Items listed in a dataset:
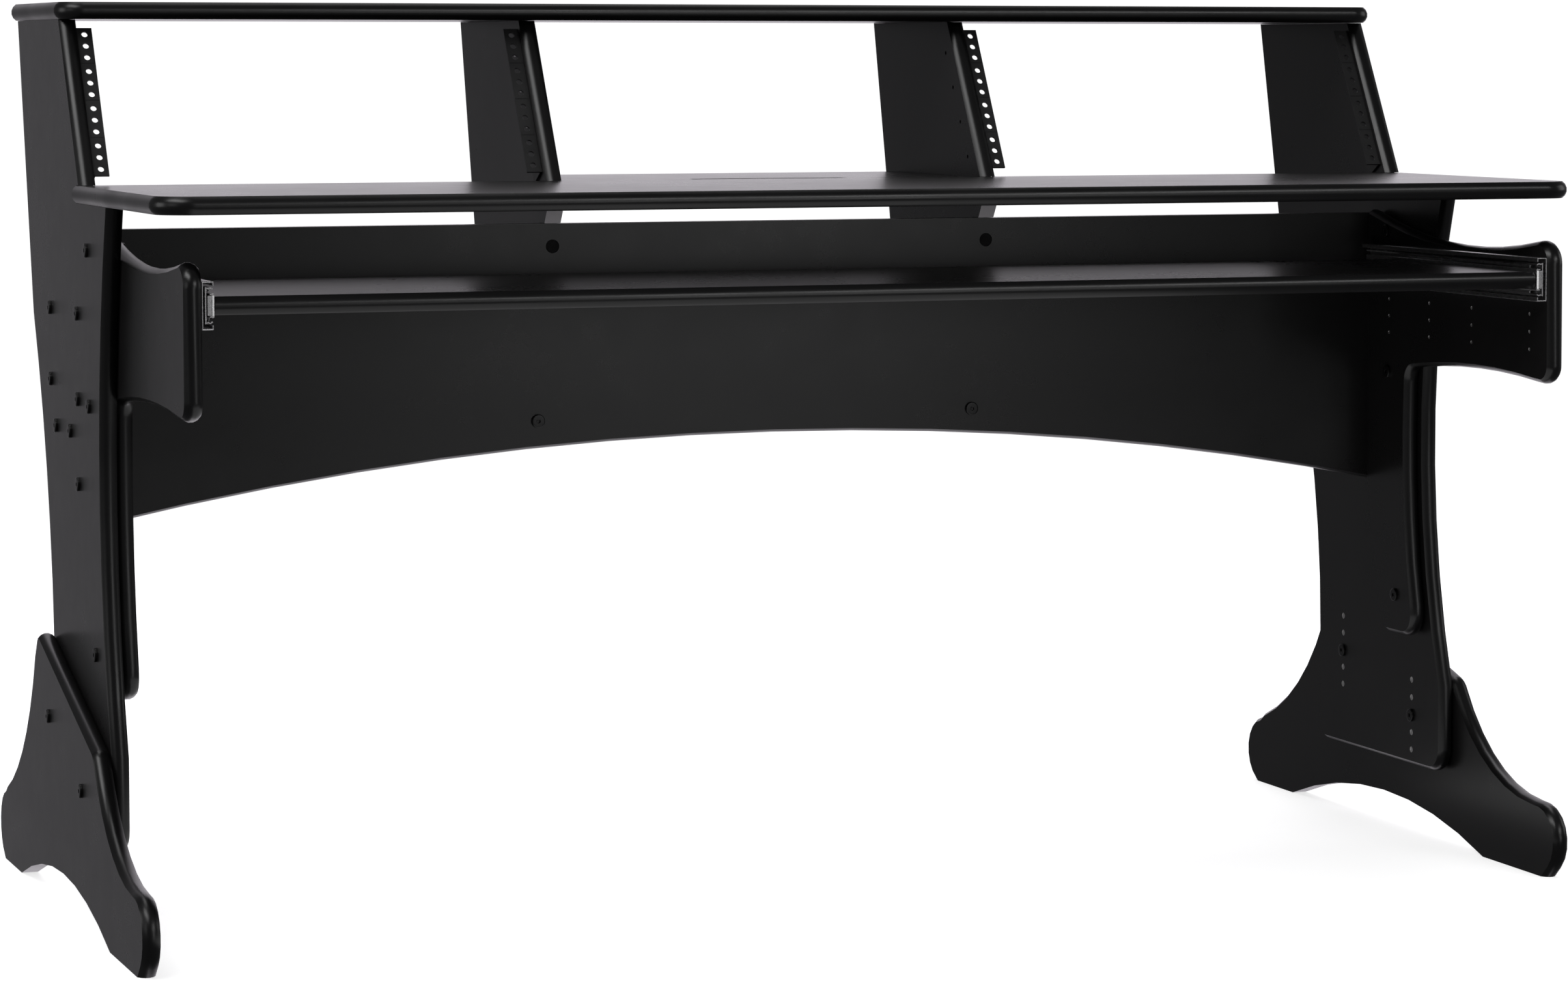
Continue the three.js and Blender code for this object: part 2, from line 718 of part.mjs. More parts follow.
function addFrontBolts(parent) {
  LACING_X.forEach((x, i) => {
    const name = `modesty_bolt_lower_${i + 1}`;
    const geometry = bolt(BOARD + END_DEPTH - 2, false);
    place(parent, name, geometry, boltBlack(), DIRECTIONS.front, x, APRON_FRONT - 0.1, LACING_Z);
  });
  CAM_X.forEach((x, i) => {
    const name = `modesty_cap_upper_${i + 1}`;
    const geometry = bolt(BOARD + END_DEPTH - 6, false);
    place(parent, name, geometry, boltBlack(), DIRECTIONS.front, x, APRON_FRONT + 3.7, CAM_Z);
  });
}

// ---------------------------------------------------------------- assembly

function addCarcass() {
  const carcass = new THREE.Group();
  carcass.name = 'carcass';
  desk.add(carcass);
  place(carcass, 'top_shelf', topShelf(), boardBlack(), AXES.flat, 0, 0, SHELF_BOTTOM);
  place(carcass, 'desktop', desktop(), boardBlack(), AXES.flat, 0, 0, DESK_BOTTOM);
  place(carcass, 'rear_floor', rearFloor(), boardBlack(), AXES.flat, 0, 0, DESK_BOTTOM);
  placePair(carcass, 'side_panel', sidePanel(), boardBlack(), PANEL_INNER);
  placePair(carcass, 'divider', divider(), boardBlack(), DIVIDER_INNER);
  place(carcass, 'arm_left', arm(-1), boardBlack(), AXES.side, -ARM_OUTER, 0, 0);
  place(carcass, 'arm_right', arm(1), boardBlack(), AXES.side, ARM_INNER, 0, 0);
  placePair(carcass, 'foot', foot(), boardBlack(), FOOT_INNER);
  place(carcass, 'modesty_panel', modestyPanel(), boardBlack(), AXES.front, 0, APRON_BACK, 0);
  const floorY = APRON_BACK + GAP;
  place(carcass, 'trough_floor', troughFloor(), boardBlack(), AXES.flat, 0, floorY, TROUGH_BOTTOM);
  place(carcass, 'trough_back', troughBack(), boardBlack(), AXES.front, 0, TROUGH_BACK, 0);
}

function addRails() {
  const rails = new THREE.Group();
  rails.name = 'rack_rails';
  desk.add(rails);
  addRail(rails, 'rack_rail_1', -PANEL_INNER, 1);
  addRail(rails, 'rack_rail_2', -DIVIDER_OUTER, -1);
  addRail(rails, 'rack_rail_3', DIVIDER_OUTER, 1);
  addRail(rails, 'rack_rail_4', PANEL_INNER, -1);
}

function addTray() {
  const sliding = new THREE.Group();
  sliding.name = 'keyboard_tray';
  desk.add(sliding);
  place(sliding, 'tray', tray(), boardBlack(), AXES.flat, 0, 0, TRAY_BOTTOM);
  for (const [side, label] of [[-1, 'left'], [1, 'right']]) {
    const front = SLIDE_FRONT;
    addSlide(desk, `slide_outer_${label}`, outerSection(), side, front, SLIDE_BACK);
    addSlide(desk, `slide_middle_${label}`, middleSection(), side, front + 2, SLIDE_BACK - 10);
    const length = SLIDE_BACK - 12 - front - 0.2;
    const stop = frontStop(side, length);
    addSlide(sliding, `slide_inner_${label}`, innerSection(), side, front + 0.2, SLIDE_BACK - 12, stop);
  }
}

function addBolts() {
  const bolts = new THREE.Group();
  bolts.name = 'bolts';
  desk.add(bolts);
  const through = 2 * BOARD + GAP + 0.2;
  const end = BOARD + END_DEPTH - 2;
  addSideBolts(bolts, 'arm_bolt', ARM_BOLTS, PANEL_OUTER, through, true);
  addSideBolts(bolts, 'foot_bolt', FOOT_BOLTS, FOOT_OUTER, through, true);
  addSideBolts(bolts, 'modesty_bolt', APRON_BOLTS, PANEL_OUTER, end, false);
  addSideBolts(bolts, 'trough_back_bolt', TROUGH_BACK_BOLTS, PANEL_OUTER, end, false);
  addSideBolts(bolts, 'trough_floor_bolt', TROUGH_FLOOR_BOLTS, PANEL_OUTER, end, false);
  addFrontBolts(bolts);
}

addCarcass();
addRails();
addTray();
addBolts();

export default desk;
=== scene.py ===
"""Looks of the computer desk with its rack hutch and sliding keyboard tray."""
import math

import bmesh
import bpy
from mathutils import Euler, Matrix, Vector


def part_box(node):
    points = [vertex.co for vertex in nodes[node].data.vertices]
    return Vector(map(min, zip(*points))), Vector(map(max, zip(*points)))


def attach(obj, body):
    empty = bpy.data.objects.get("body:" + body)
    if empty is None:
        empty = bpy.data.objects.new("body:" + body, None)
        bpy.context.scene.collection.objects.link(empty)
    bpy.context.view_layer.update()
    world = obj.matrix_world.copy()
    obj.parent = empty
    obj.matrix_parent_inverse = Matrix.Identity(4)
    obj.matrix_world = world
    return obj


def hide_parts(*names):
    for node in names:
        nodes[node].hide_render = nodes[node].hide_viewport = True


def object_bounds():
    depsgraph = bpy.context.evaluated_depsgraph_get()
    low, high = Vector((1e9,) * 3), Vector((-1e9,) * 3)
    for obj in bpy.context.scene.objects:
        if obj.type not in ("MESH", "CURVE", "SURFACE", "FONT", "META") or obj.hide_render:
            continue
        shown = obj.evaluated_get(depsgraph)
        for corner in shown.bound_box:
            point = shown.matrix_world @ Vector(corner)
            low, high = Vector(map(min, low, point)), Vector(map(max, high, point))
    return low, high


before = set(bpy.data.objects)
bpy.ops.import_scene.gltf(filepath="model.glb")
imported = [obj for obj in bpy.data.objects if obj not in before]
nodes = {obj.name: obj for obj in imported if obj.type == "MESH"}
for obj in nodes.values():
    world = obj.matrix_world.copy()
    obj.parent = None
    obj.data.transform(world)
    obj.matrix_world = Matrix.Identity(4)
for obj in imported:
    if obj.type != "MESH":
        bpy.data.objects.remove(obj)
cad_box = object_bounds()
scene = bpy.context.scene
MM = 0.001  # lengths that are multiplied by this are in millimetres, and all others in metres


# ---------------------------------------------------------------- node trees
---
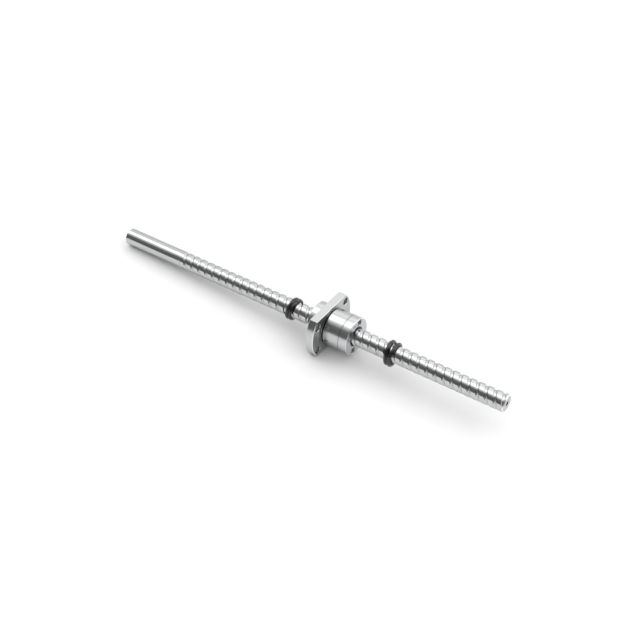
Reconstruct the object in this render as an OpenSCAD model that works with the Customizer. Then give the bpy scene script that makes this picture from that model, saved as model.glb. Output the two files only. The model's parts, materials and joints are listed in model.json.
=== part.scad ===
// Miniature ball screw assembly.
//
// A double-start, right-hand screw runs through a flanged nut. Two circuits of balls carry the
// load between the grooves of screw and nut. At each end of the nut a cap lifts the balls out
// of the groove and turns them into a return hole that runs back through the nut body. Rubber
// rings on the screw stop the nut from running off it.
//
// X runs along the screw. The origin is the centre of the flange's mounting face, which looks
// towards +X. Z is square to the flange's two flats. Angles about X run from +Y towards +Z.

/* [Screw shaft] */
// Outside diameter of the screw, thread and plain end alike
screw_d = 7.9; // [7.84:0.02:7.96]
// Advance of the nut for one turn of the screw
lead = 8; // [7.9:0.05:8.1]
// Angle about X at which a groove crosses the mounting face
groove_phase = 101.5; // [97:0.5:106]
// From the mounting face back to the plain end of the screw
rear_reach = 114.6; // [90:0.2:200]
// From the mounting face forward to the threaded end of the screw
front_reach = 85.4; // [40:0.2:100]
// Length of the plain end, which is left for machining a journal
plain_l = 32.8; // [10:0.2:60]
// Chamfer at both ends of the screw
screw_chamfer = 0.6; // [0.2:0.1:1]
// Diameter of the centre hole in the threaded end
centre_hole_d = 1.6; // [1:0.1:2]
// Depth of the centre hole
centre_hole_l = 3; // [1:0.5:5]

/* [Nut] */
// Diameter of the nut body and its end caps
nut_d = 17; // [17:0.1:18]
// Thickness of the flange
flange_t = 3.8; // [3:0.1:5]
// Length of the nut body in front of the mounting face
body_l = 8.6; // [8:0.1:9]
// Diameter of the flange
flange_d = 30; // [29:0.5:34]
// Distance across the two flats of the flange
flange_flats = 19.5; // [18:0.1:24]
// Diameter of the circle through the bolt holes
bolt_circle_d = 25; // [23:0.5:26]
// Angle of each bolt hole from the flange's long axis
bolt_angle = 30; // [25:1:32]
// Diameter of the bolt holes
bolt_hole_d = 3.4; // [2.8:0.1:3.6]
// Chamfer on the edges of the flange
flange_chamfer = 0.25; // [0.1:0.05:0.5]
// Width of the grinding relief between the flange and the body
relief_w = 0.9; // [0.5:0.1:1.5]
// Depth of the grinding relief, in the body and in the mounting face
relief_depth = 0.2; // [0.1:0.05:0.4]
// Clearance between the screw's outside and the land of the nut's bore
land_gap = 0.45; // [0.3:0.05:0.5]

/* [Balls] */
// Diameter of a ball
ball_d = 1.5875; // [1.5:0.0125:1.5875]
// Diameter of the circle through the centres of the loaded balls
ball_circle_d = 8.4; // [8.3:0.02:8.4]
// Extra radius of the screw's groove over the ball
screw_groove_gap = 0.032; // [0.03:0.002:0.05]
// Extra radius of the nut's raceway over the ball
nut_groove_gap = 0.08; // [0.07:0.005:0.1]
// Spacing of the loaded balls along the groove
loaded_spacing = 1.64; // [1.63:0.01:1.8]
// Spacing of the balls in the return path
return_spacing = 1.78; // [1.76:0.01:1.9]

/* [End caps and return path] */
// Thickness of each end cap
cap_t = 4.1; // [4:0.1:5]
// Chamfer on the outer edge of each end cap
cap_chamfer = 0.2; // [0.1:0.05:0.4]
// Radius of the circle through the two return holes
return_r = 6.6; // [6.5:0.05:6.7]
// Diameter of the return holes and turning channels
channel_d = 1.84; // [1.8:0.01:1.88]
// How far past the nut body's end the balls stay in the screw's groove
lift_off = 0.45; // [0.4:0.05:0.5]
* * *
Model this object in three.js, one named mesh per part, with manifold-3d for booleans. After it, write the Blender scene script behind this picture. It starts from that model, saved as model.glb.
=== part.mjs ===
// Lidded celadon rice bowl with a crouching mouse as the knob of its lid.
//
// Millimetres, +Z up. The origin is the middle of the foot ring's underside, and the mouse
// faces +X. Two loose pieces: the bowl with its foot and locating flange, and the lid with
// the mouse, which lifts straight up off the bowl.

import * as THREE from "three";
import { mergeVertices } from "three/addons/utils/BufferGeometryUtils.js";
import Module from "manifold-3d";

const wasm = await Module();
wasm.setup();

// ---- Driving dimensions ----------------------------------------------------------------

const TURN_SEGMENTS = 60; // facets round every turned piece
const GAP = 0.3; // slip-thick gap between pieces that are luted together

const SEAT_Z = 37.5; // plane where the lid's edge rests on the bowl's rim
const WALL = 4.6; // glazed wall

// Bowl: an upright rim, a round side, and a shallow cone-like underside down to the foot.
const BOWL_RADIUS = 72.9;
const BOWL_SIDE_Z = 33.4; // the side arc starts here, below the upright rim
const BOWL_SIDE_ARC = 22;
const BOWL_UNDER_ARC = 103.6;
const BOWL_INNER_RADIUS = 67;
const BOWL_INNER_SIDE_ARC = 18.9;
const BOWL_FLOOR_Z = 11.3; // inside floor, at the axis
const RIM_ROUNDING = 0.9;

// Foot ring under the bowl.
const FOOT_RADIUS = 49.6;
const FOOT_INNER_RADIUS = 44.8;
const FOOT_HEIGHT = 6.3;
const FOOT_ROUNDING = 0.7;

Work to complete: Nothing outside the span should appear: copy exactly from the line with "if empty is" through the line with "for node in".

Answer to the exercise:
    if empty is None:
        empty = bpy.data.objects.new("body:" + body, None)
        bpy.context.scene.collection.objects.link(empty)
    bpy.context.view_layer.update()
    world = obj.matrix_world.copy()
    obj.parent = empty
    obj.matrix_parent_inverse = Matrix.Identity(4)
    obj.matrix_world = world
    return obj


def hide_parts(*names):
    for node in names:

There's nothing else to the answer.